::: Data excerpt
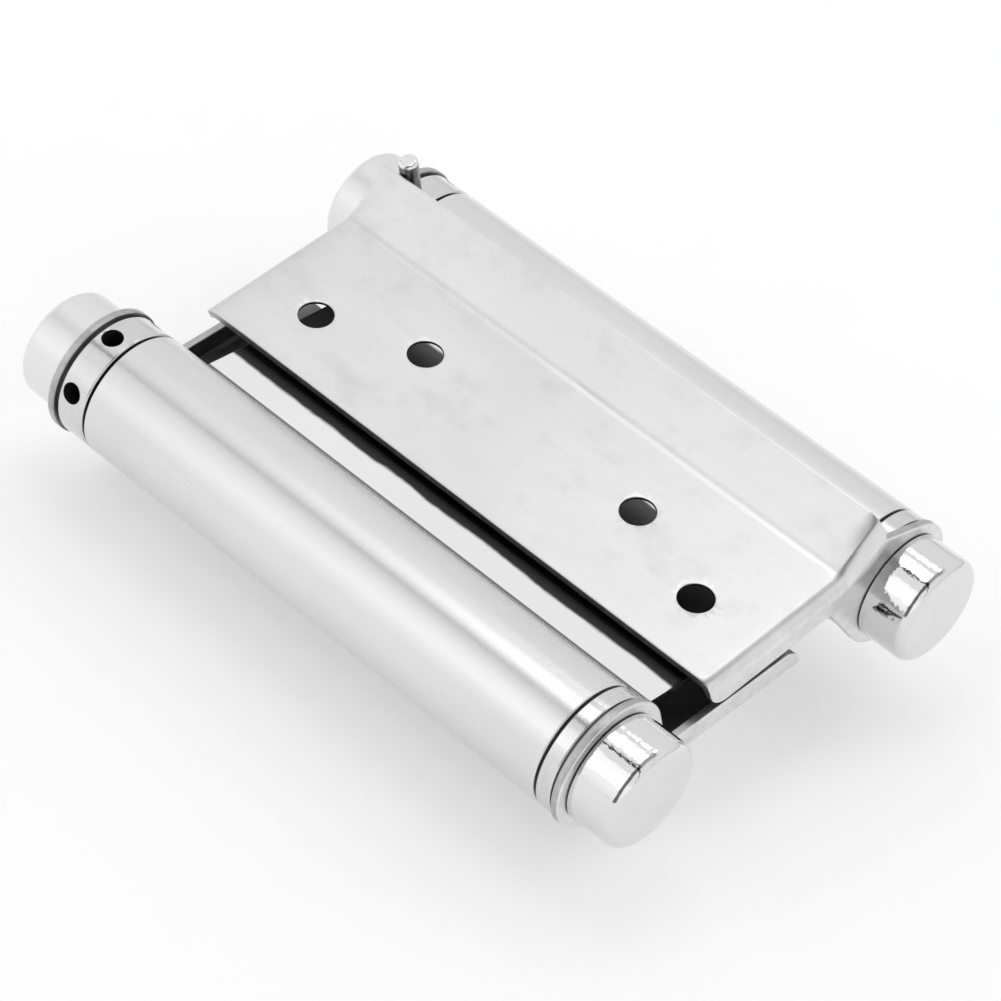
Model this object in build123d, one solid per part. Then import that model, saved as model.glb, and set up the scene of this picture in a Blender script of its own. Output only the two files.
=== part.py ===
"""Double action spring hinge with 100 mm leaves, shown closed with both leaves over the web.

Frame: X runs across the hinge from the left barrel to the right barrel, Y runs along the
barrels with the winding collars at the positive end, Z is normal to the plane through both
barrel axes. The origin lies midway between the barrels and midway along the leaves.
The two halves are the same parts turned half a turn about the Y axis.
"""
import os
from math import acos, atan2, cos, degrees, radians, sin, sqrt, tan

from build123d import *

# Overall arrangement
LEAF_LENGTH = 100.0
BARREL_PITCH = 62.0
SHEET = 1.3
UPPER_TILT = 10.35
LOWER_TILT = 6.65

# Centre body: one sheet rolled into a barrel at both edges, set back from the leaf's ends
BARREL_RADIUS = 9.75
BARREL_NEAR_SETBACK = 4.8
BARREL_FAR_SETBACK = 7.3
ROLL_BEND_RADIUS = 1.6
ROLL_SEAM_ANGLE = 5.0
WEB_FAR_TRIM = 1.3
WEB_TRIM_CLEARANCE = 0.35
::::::
Problem description - Return the listing above in its exact form.

Written response -
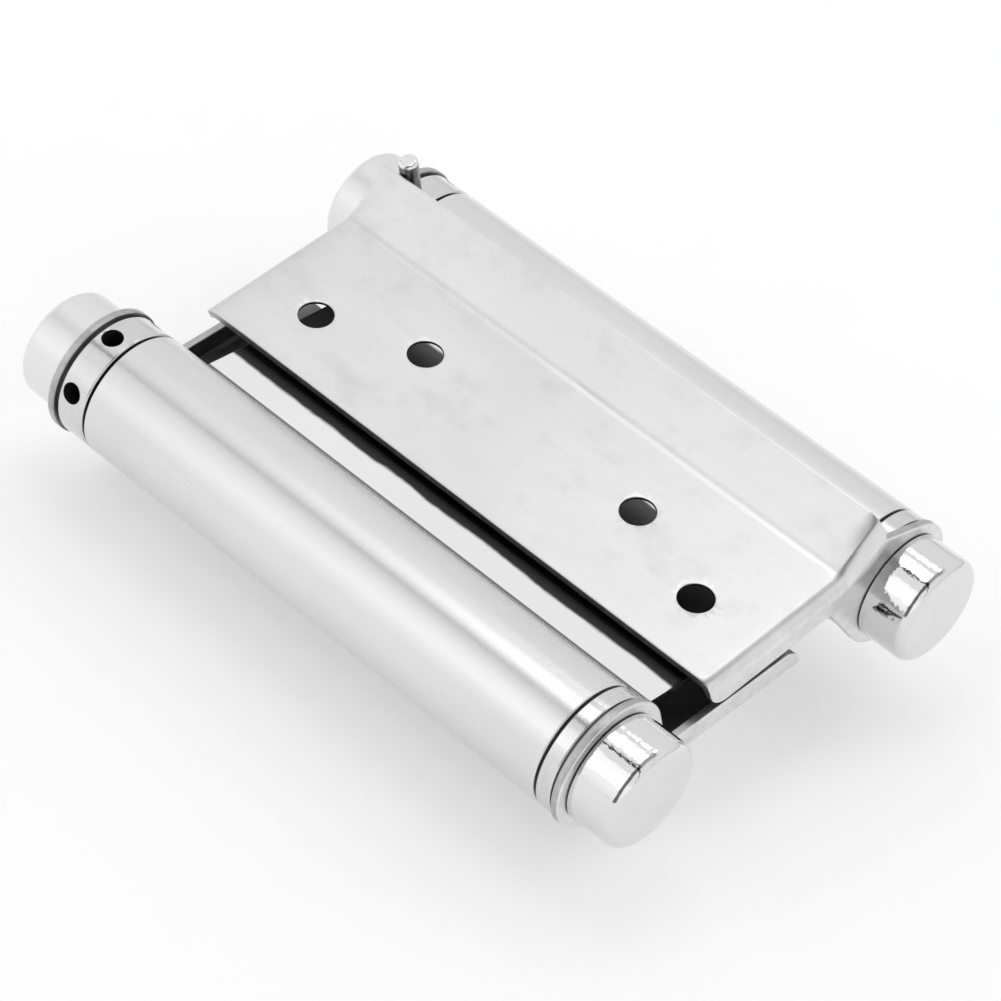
Model this object in build123d, one solid per part. Then import that model, saved as model.glb, and set up the scene of this picture in a Blender script of its own. Output only the two files.
=== part.py ===
"""Double action spring hinge with 100 mm leaves, shown closed with both leaves over the web.

Frame: X runs across the hinge from the left barrel to the right barrel, Y runs along the
barrels with the winding collars at the positive end, Z is normal to the plane through both
barrel axes. The origin lies midway between the barrels and midway along the leaves.
The two halves are the same parts turned half a turn about the Y axis.
"""
import os
from math import acos, atan2, cos, degrees, radians, sin, sqrt, tan

from build123d import *

# Overall arrangement
LEAF_LENGTH = 100.0
BARREL_PITCH = 62.0
SHEET = 1.3
UPPER_TILT = 10.35
LOWER_TILT = 6.65

# Centre body: one sheet rolled into a barrel at both edges, set back from the leaf's ends
BARREL_RADIUS = 9.75
BARREL_NEAR_SETBACK = 4.8
BARREL_FAR_SETBACK = 7.3
ROLL_BEND_RADIUS = 1.6
ROLL_SEAM_ANGLE = 5.0
WEB_FAR_TRIM = 1.3
WEB_TRIM_CLEARANCE = 0.35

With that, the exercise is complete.